I sleepwalk I swear.

Plausible deniability.

But what are you going to do? When you have to work on a Friday night and you double down on Saturday sometimes you bust like I did, sometimes you hit a fucking Black Jack.

The point is, you have to try. Because if I wouldn't have gone for the gold on Saturday I would've sat at work all week unfulfilled by my shitty weekend. Instead I laid on the couch shivering all day Sunday trying to fight my hangover, but I could at least be at ease with the fact that my weekend got an A for effort.

I don't know if I have a problem...maybe. I have no desire to drink now...or Sunday. Tomorrow I have to get to the gym or I'm going to get fat. But I have an inherent need to aspire to greatness at least twice a week. It doesn't have to be some crazy drinking bender or some rave with all the party drugs in the planet, it just has to be SOMETHING. Let's jump out of a fucking plane or climb a mountain. Find a big ass rock and back flip into a river.

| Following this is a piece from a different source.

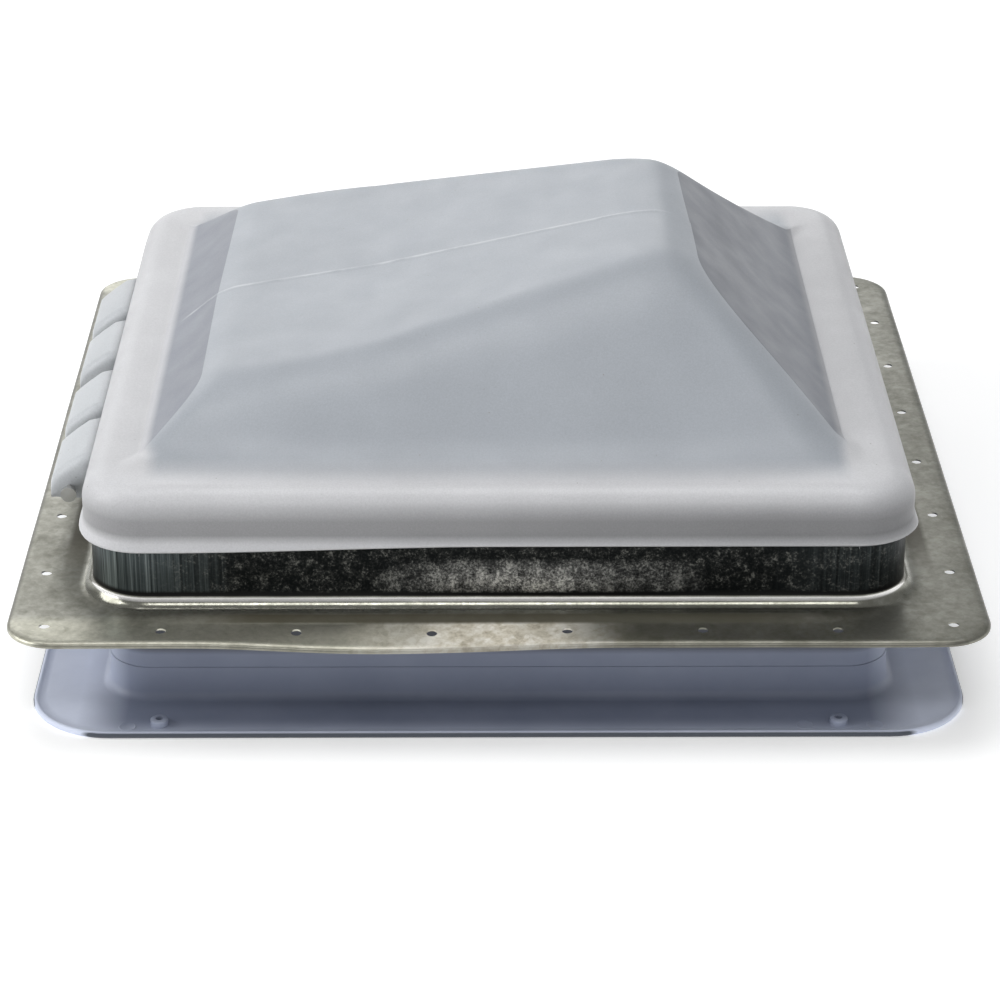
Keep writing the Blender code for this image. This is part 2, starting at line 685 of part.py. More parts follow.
def operator_cover():
    """Closes the wheel's pocket and carries the outer bearing of the output shaft."""
    near, far = CASE_MOUTH + GAP, CASE_MOUTH + GAP + 0.0025
    plate = rods([((PIVOT.x, near, PIVOT.z), (PIVOT.x, far, PIVOT.z))], CASE_RADIUS, 32)
    for angle in COVER_EARS:
        join(plate, rods([(in_plane(angle, EAR_RADIUS, near),
                           in_plane(angle, EAR_RADIUS, far))], 0.0045, 14))
    join(plate, rods([((PIVOT.x, near + 0.001, PIVOT.z), (PIVOT.x, far + 0.0030, PIVOT.z))],
                     0.0080, 24))
    cut(plate, rods([((WORM.x, WORM_Y, WORM.z - 0.04), (WORM.x, WORM_Y, WORM.z + 0.04))],
                    TUBE_RADIUS + GAP, 24))
    cut(plate, rods([((PIVOT.x, near - 0.01, PIVOT.z), (PIVOT.x, far + 0.01, PIVOT.z))],
                    0.0043, 16))
    cut(plate, rods([(in_plane(a, EAR_RADIUS, near - 0.01), in_plane(a, EAR_RADIUS, far + 0.01))
                     for a in COVER_EARS], 0.0019, 12))
    return finish(plate, "operator_cover", CAST_ZINC)


def cover_screw(name, angle):
    face = CASE_MOUTH + GAP + 0.0025 + GAP
    stations = [(0.0032, face, face + 0.0018), (0.0016, -0.0195, face)]
    body = pin(stations, in_plane(angle, EAR_RADIUS, 0.0), (0, 1, 0), 12)
    return finish(body, name, ZINC_STEEL)


def worm_wheel(parent):
    """24 teeth. A tooth points at the worm at rest, between two turns of its thread."""
    flanks = [(WHEEL_RADIUS - DEDENDUM, 0.00110 + DEDENDUM * PRESSURE),
              (WHEEL_RADIUS + ADDENDUM, 0.00110 - ADDENDUM * PRESSURE)]
    outline = []
    for tooth in range(TEETH):
        middle = 2 * math.pi * tooth / TEETH
        for radius, half in (flanks[0], flanks[1]):
            outline.append((radius, middle - half / radius))
        for radius, half in (flanks[1], flanks[0]):
            outline.append((radius, middle + half / radius))
    outline = [(radius * math.cos(a), radius * math.sin(a)) for radius, a in outline]
    place = (PIVOT.x, WORM_Y, PIVOT.z)
    wheel = flat_plate([outline, circle(0.0, 0.0, 0.0043)], WHEEL_WIDTH, place, STANDING)
    return finish(wheel, "worm_wheel", NYLON, parent)


def output_shaft(parent):
    stations = [(0.0040, CASE_BACK - 0.0012, 0.0034)]
    return finish(pin(stations, PIVOT, (0, 1, 0)), "output_shaft", ZINC_STEEL, parent)


def arm_retainer(parent):
    face = ARM_THICKNESS / 2 + GAP
    clip = washer(0.0043, 0.0075, face, face + 0.0010, PIVOT, (0, 1, 0))
    return finish(clip, "arm_retainer", ZINC_STEEL, parent)


def worm_thread():
    """A right-hand thread of three and a half turns, a tooth's place from the wheel's axis."""
    steps_per_turn = 14
    thread_half = 0.0012
    section = []
    for radius in (0.0040, WORM_RADIUS + ADDENDUM):
        half = thread_half - (radius - WORM_RADIUS) * PRESSURE
        section.append((radius, half))
    bm = bmesh.new()
    previous = first = None
    for step in range(-2 * steps_per_turn, 3 * steps_per_turn // 2 + 1):
        angle = math.pi + 2 * math.pi * step / steps_per_turn
        middle = LEAD / 2 + LEAD * step / steps_per_turn
        (inner, wide), (outer, thin) = section
        points = [(inner, middle + wide), (outer, middle + thin),
                  (outer, middle - thin), (inner, middle - wide)]
        loop = [bm.verts.new((r * math.cos(angle), r * math.sin(angle), z)) for r, z in points]
        if previous:
            for i in range(4):
                j = (i + 1) % 4
                bm.faces.new((previous[i], previous[j], loop[j], loop[i]))
        else:
            first = loop
        previous = loop
    bm.faces.new(first)
    bm.faces.new(previous[::-1])
    thread = object_from(bm, "thread")
    thread.location = WORM
    return thread


def worm_shaft(parent):
    """Top journal, thrust collar, worm, thrust collar, and the long stem down to the knob."""
    stations = [(0.0035, 0.0186, 0.0262), (0.0070, 0.0160, 0.0186), (0.0046, -0.0160, 0.0160),
                (0.0070, -0.0186, -0.0160), (0.0040, -0.0525, -0.0186)]
    shaft = pin(stations, WORM, steps=20)
    join(shaft, worm_thread())
    cut(shaft, rods([((WORM.x, WORM.y, WORM.z - 0.06), (WORM.x, WORM.y, WORM.z - 0.0430))],
                    0.0019, 12))
    return finish(shaft, "worm_shaft", ZINC_STEEL, parent)


def worm_bushing():
    """A nylon plug that closes the tube's lower end and guides the stem."""
    profile = [(0.0043, -0.0190), (0.0092, -0.0190), (0.0092, -0.0273), (0.0120, -0.0273),
               (0.0120, -0.0290), (0.0043, -0.0290)]
    return finish(turned(profile, WORM, closed=True), "worm_bushing", NYLON)


def crank_knob(parent):
    """A six-lobed hand knob with a hub that reaches up through the insect screen."""
    bottom, deck, hub = 0.0030, 0.0175, 0.0330
    lobes = 6
    outline = []
    for i in range(48):
        a = 2 * math.pi * i / 48
        outline.append(((0.0205 + 0.0017 * math.cos(lobes * a)) * math.cos(a),
                        (0.0205 + 0.0017 * math.cos(lobes * a)) * math.sin(a)))
    knob = flat_plate([outline], deck - bottom, (WORM.x, WORM.y, (bottom + deck) / 2))
    join(knob, rods([((WORM.x, WORM.y, deck - 0.002), (WORM.x, WORM.y, hub))], 0.0090, 24))
    cut(knob, rods([((WORM.x, WORM.y, 0.0125), (WORM.x, WORM.y, hub + 0.01))], 0.0043, 20))
    cut(knob, rods([((WORM.x, WORM.y, 0.0), (WORM.x, WORM.y, 0.0075))], 0.0055, 20))
    cut(knob, rods([((WORM.x, WORM.y, 0.0), (WORM.x, WORM.y, 0.02))], 0.0019, 12))
    return finish(knob, "crank_knob", KNOB_PLASTIC, parent)


def knob_screw(parent):
    stations = [(0.0016, 0.0072, 0.0205), (0.0042, 0.0045, 0.0072)]
    body = pin(stations, (WORM.x, WORM.y, 0.0), steps=14)
    return finish(body, "knob_screw", ZINC_STEEL, parent)


def operator_bar():
    """A strip across the neck, its ends bent up and riveted to the neck's walls."""
    reach = NECK_HALF - SHEET - GAP
    rise = UP + 0.0430
    outline = [(-reach, BAR_UP), (reach, BAR_UP), (reach, rise), (reach - BAR_THICKNESS, rise),
               (reach - BAR_THICKNESS, BAR_UP + BAR_THICKNESS),
               (BAR_THICKNESS - reach, BAR_UP + BAR_THICKNESS), (BAR_THICKNESS - reach, rise),
               (-reach, rise)]
    width = BAR_X[1] - BAR_X[0]
    middle = ((BAR_X[0] + BAR_X[1]) / 2, 0.0, 0.0)
    bar = flat_plate([outline], width, middle, (math.pi / 2, 0.0, math.pi / 2))
    cut(bar, rivet_holes(NECK_HALF + 0.004, NECK_HALF - 0.006))
    cut(bar, rods([((x, y, BAR_UP - 0.003), (x, y, BAR_UP + 0.005)) for x, y in FOOT_SCREWS],
                  0.0024))
    return finish(bar, "operator_bar", GALVANISED)


def foot_screw(name, x, y):
    top = BAR_UP + BAR_THICKNESS + GAP + 0.0050 + GAP
    stations = [(0.0038, top, top + 0.0024), (0.0020, BAR_UP - 0.0050, top)]
    return finish(pin(stations, (x, y, 0.0), steps=14), name, ZINC_STEEL)


def foot_nut(name, x, y):
    high = BAR_UP - GAP
    hexagon = circle(0.0, 0.0, 0.0040, 6)
    nut = flat_plate([hexagon, circle(0.0, 0.0, 0.0023, 12)], 0.0032, (x, y, high - 0.0016))
    return finish(nut, name, ZINC_STEEL)


# ---- trim ring and screen -----------------------------------------------------------------
def trim_ring():
    """The interior ring: an upright collar, a flat face and a rounded, raised outer edge."""
    floor = TRIM_FLOOR
    section = [(-0.0014, 0.0), (-0.0002, 0.0008), (0.0, 0.0022), (-0.0008, 0.0030),
               (-0.0022, 0.0030), (-0.0032, floor)]
    levels = [(square(TRIM_HALF + back, TRIM_CORNER + back), z) for back, z in section]
    offset = COLLAR_BASE_HALF - COLLAR_CORNER
    collar = [(COLLAR_BASE_HALF + COLLAR_FILLET - x, floor + COLLAR_FILLET - z)
              for x, z in arc(0.0, 0.0, COLLAR_FILLET, 90.0, 0.0, 3)]
    collar += [(COLLAR_HALF, COLLAR_TOP), (COLLAR_HALF - COLLAR_WALL, COLLAR_TOP),
               (COLLAR_BASE_HALF - COLLAR_WALL, floor + COLLAR_FILLET),
               (COLLAR_BASE_HALF - COLLAR_WALL + 0.0010, 0.0010),
               (COLLAR_BASE_HALF, 0.0)]
    levels += [(square(half, half - offset), z) for half, z in collar]
    piece = loft(levels, closed=True)
    for side in (-1, 1):
        for place in (-0.1000, 0.1000):
            low, high = SCREEN_UP - 0.0060, SCREEN_UP - 0.0028 - GAP
            reach = (0.1665, COLLAR_HALF)
            near, far = sorted((side * reach[0], side * reach[1]))
            join(piece, box((near, place - 0.008, low), (far, place + 0.008, high)))
            join(piece, box((place - 0.008, near, low), (place + 0.008, far, high)))
    places = [(x, side * 0.1990) for x in (-0.1500, 0.1500) for side in (-1, 1)]
    join(piece, rods([((x, y, 0.0010), (x, y, floor + 0.0024)) for x, y in places], 0.0040, 16))
    cut(piece, rods([((x, y, -0.002), (x, y, 0.010)) for x, y in places], 0.0022))
    return finish(piece, "trim_ring", TRIM_PLASTIC)


def screen_frame():
    """A rim with a ledge for the mesh."""
    low, ledge, high = SCREEN_UP - 0.0028, SCREEN_UP, SCREEN_UP + 0.0040
    inner, step, outer = 0.1560, 0.1660, 0.1720
    section = [(inner, low), (outer, low), (outer, high), (step, high), (step, ledge),
               (inner, ledge)]
    return finish(ring(section, 0.1520), "screen_frame", TRIM_PLASTIC)


def insect_screen():
    """The mesh, as a thin sheet with a hole for the knob's hub."""
    outline = [(p.x, p.y) for p in square(0.1655, 0.0135)]
    hole = circle(WORM.x, WORM.y, 0.0125, 20)
    sheet = flat_plate([outline, hole], 0.0006, (0.0, 0.0, SCREEN_UP + GAP + 0.0003))
    return finish(sheet, "insect_screen", SCREEN)


def screen_grommet():
    """A rubber ring in the mesh's hole, with a groove that holds the mesh's edge."""
    middle = SCREEN_UP + GAP + 0.0003
    profile = [(0.0102, 0.0016), (0.0150, 0.0016), (0.0150, 0.0006), (0.0122, 0.0006),
               (0.0122, -0.0006), (0.0150, -0.0006), (0.0150, -0.0016), (0.0102, -0.0016)]
    grommet = turned(profile, (WORM.x, WORM.y, middle), closed=True)
    return finish(grommet, "screen_grommet", RUBBER)


def screen_spline():
    """The cord that holds the mesh down on the frame's ledge."""
    low = SCREEN_UP + 2 * GAP + 0.0006
    section = [(0.1615, low), (0.1655, low), (0.1655, low + 0.0028), (0.1615, low + 0.0028)]
    return finish(ring(section, 0.1520), "screen_spline", RUBBER)


# ---- the whole vent -----------------------------------------------------------------------
def build():
    base_flange()
    neck_gasket()
    outer = -(NECK_HALF + GAP + LEAF_THICKNESS)
    for k, y in enumerate(LEAF_RIVETS):
        rivet(f"leaf_rivet_{k + 1}", (outer, y, LEAF_RIVET_UP),
              (SHEET - NECK_HALF, y, LEAF_RIVET_UP), (-1, 0, 0))
    for k, (x, side) in enumerate(BAR_RIVETS):
        inner = NECK_HALF - SHEET - GAP - BAR_THICKNESS
        rivet(f"bar_rivet_{k + 1}", (x, side * NECK_HALF, BAR_RIVET_UP),
              (x, side * inner, BAR_RIVET_UP), (0, side, 0))
    hinge_leaf()
    hinge_pin()
    hinge_pin_retainer()

    lid_axis = axis_point("lid_axis", HINGE)
    lid(lid_axis)
    track_rail(lid_axis)
    for name, (x, foot) in HANGERS.items():
        track_hanger(name, x, foot, lid_axis)
        for k, y in enumerate(HANGER_SCREWS):
            hanger_screw(f"hanger_screw_{name}_{k + 1}", x, y, foot, lid_axis)
    for name, place in hanger_rivet_places().items():
        hanger_rivet(f"hanger_rivet_{name}", place, lid_axis)

    arm_axis = axis_point("arm_axis", PIVOT)
    lift_arm(arm_axis)
    worm_wheel(arm_axis)
    output_shaft(arm_axis)
    arm_retainer(arm_axis)
    roller_pin(arm_axis)
    roller_axis = axis_point("roller_axis", ROLLER)
    track_roller(roller_axis)

    operator_bar()
    operator_housing()
    operator_cover()
    for k, angle in enumerate(COVER_EARS):
        cover_screw(f"cover_screw_{k + 1}", angle)
    for k, (x, y) in enumerate(FOOT_SCREWS):
        foot_screw(f"foot_screw_{k + 1}", x, y)
        foot_nut(f"foot_nut_{k + 1}", x, y)
    worm_bushing()
    worm_axis = axis_point("worm_axis", WORM)
    worm_shaft(worm_axis)
    crank_knob(worm_axis)
    knob_screw(worm_axis)

    trim_ring()
    screen_frame()
    insect_screen()
    screen_grommet()
    screen_spline()


build()
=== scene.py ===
"""Looks of a roof vent: a translucent domed lid on a galvanised base, with its interior trim
ring, insect screen and crank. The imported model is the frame; everything is in metres."""

import math

import bmesh
import bpy
from mathutils import Matrix, Vector, noise


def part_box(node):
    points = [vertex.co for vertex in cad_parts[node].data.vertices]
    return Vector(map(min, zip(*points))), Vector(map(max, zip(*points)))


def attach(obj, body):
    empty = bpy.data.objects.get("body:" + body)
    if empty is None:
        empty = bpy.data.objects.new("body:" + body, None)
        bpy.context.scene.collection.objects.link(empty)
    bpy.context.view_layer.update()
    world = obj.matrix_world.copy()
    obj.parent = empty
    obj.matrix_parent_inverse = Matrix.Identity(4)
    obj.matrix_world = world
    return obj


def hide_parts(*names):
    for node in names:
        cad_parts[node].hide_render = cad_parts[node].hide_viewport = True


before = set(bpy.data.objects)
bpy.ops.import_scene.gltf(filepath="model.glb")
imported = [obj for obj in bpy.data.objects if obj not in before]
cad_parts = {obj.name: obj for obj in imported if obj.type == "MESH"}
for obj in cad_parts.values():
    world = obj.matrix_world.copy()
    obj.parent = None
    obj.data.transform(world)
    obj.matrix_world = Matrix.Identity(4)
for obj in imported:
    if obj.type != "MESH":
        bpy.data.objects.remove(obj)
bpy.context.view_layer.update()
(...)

I've often commented to people that I'm not much of a writer, just a decent storyteller. And while some people dream up crazy sci fi worlds, I'm incapable of that as well. So it's come down to the fact that if I want to tell stories, I have to live them, and hang out with people that live them as well. So I don't see my lifestyle as some terrible adult to child regression, I'm out there just trying to have a good time and maybe just acquire a few good stories along the way. Some of the best stories about you are the one's that people have to tell you, so I'll justify my Saturday night as a creative experiment, researching a fresh perspective.

And maybe some day, I'll look back on all of this bullshit and think about how self absorbed all of it was, living a nihilistic life in LA's in my 20's. What a fucking Bret Easton Ellis cliche, right? But at least I'll be able to say I gave it a shot, those mortgage rates can wait.